-- Start SUPPLIED DATA --

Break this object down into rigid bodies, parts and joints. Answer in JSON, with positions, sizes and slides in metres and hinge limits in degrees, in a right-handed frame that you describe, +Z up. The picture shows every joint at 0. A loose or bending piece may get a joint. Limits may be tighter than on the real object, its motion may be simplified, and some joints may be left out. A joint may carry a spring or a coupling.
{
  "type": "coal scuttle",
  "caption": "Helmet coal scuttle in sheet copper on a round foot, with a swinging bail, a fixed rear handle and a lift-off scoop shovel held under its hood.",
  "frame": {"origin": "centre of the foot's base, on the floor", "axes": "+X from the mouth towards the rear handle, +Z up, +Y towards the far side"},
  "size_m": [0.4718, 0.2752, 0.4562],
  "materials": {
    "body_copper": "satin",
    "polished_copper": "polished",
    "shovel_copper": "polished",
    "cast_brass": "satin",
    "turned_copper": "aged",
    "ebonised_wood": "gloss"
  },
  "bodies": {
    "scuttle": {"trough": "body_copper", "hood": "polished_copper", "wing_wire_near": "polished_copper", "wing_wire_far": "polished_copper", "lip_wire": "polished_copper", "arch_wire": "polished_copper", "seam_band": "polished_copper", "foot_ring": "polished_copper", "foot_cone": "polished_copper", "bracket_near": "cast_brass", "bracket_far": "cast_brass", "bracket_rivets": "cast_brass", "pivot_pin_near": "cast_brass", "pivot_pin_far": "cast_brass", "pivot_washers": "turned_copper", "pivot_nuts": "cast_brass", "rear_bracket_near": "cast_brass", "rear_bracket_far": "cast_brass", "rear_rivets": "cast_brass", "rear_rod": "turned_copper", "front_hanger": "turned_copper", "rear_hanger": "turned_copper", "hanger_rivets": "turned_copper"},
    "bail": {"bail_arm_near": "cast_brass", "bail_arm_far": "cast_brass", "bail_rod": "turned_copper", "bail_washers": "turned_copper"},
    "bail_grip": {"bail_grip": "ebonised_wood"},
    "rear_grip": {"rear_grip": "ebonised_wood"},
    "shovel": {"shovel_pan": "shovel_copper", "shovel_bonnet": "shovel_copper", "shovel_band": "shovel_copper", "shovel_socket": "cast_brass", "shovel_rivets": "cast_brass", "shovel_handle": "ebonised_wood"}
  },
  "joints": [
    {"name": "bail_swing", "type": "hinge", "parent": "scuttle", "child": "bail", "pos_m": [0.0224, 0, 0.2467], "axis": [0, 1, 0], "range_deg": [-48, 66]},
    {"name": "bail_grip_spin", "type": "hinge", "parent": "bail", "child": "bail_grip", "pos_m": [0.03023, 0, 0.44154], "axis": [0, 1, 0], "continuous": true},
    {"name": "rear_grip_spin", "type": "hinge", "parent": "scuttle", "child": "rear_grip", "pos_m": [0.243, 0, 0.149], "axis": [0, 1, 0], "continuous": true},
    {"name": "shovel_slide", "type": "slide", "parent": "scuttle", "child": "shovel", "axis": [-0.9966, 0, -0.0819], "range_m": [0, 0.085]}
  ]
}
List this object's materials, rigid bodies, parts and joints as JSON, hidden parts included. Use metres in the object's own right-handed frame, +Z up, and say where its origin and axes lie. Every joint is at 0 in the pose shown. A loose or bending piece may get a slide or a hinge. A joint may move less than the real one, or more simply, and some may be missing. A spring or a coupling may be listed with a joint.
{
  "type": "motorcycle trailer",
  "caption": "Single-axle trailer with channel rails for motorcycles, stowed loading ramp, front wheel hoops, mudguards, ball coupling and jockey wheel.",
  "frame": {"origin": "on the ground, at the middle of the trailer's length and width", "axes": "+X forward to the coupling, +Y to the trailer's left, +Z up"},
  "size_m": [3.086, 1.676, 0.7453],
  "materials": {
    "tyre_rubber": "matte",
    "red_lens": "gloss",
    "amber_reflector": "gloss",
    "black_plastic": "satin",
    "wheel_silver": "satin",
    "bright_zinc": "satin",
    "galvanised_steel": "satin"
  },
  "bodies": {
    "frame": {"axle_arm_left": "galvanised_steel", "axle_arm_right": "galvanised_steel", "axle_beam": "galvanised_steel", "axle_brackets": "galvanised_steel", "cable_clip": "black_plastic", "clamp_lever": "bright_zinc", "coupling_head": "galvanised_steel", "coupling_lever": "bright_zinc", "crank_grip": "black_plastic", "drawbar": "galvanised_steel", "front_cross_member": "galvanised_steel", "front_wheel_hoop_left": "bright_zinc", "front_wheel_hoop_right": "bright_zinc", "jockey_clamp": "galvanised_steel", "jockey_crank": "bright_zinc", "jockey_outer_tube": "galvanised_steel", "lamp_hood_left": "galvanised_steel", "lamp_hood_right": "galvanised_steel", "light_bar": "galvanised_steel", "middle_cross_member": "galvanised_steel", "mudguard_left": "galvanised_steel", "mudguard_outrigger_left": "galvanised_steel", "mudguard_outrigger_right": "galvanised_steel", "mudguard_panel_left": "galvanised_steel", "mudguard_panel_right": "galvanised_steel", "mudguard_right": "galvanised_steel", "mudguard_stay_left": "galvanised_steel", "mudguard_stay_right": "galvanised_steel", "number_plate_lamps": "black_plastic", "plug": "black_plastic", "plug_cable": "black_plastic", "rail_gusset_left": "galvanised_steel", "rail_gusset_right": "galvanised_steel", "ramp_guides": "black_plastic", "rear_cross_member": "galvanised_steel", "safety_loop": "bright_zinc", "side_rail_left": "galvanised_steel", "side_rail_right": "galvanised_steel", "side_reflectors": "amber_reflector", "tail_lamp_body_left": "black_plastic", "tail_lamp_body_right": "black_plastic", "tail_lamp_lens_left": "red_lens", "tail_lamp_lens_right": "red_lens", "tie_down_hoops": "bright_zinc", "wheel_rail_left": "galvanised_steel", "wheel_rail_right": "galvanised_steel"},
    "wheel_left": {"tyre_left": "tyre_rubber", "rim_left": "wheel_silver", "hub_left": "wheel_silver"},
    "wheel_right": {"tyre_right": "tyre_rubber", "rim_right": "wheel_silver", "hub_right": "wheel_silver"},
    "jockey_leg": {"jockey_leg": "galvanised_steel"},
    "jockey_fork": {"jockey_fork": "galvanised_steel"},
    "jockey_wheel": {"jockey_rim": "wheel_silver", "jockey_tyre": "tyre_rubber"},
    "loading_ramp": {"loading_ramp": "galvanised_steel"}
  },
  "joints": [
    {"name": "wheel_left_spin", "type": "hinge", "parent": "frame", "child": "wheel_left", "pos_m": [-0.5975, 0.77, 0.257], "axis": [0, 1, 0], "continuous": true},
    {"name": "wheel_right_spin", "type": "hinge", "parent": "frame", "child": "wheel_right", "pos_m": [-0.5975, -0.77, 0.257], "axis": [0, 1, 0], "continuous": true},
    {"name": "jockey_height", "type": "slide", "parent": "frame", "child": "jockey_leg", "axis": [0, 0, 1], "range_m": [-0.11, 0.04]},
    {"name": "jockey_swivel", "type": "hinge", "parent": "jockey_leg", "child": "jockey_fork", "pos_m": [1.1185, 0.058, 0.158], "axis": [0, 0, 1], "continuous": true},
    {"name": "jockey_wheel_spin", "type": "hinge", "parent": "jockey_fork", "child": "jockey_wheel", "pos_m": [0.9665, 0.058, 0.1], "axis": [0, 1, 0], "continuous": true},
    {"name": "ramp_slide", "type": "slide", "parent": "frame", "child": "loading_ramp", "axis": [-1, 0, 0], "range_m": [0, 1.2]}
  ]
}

-- End SUPPLIED DATA --
-- Start SUPPLIED DATA --

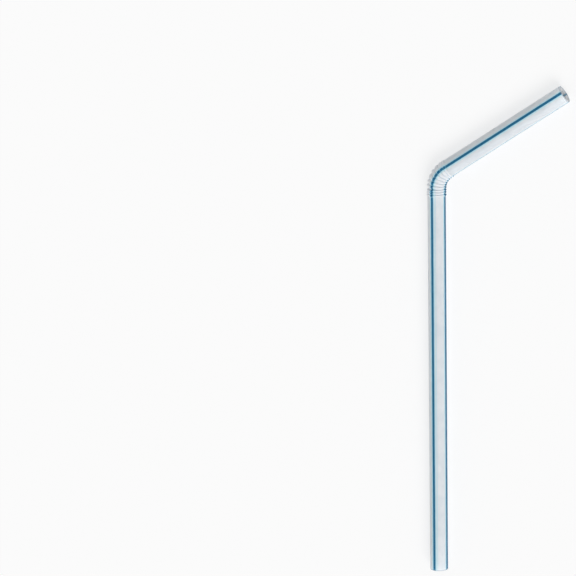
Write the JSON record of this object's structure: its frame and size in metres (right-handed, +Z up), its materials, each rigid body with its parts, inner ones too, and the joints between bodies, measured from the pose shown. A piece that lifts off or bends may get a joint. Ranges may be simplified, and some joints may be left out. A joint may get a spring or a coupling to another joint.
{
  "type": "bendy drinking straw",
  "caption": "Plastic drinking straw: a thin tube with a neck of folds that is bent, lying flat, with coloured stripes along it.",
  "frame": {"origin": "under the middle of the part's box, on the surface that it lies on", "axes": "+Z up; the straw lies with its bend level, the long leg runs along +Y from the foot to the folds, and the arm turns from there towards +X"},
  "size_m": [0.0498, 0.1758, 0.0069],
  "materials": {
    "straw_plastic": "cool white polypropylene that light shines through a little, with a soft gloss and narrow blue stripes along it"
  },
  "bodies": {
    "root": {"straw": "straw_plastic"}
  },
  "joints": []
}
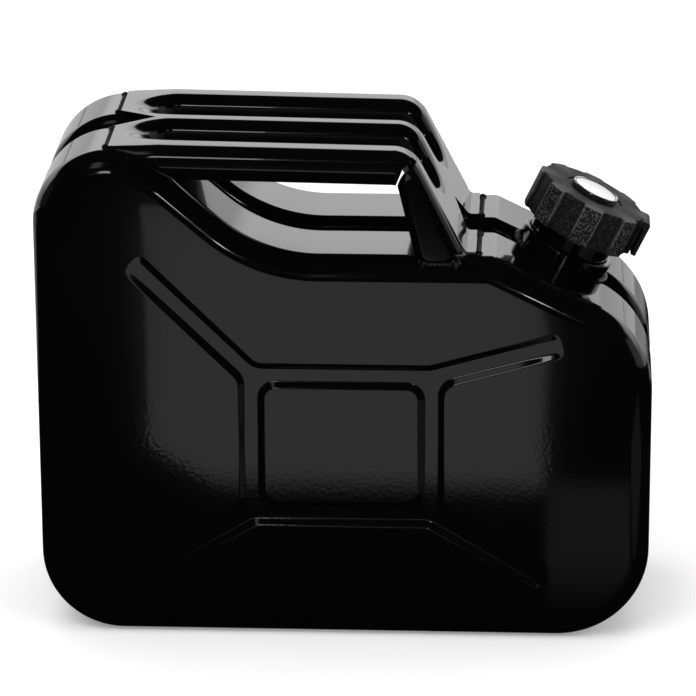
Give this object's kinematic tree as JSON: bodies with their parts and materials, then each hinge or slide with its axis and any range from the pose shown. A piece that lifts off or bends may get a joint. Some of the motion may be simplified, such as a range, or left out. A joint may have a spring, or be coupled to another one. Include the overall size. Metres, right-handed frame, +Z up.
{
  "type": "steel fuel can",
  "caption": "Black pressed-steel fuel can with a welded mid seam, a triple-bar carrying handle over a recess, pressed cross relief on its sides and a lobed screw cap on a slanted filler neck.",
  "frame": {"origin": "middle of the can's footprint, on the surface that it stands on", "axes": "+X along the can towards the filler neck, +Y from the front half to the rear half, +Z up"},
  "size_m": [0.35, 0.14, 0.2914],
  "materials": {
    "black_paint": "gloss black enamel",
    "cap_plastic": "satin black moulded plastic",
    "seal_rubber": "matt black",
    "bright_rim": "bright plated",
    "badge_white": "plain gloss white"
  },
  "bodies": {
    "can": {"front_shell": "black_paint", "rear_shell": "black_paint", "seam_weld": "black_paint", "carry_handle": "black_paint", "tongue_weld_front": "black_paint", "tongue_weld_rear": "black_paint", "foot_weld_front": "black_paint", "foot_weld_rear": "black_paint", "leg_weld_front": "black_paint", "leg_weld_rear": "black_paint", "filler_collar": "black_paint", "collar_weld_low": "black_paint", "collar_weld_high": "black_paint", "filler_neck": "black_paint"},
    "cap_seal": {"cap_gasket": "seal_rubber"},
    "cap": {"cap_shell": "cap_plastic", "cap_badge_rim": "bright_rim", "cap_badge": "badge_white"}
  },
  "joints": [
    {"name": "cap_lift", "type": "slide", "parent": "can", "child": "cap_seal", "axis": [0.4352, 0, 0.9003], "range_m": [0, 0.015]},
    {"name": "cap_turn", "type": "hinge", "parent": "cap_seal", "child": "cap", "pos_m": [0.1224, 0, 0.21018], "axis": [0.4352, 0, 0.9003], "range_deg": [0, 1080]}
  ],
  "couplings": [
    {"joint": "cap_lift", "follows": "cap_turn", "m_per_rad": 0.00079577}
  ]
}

-- End SUPPLIED DATA --
-- Start SUPPLIED DATA --

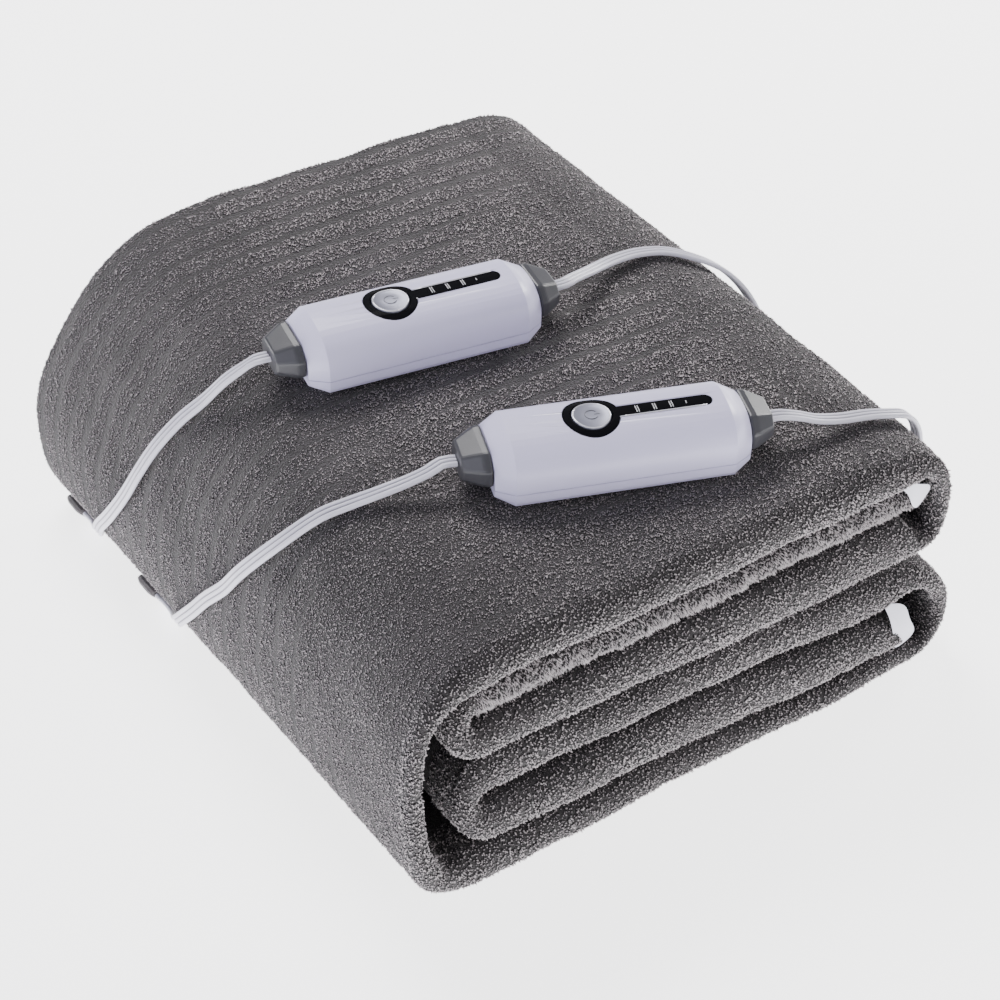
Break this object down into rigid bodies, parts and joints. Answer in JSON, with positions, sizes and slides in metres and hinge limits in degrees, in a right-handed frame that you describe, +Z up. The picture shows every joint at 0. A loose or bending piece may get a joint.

-- End SUPPLIED DATA --

**EXERCISE BRIEF**
Whenever "from" turns up in a line, pick that line out.

**ANSWER FOR THE TASK**
  "frame": {"origin": "centre of the foot's base, on the floor", "axes": "+X from the mouth towards the rear handle, +Z up, +Y towards the far side"},
Write the JSON record of this object's structure: its frame and size in metres (right-handed, +Z up), its materials, each rigid body with its parts, inner ones too, and the joints between bodies, measured from the pose shown. A piece that lifts off or bends may get a joint. Ranges may be simplified, and some joints may be left out. A joint may get a spring or a coupling to another joint.
  "frame": {"origin": "under the middle of the part's box, on the surface that it lies on", "axes": "+Z up; the straw lies with its bend level, the long leg runs along +Y from the foot to the folds, and the arm turns from there towards +X"},
Give this object's kinematic tree as JSON: bodies with their parts and materials, then each hinge or slide with its axis and any range from the pose shown. A piece that lifts off or bends may get a joint. Some of the motion may be simplified, such as a range, or left out. A joint may have a spring, or be coupled to another one. Include the overall size. Metres, right-handed frame, +Z up.
  "frame": {"origin": "middle of the can's footprint, on the surface that it stands on", "axes": "+X along the can towards the filler neck, +Y from the front half to the rear half, +Z up"},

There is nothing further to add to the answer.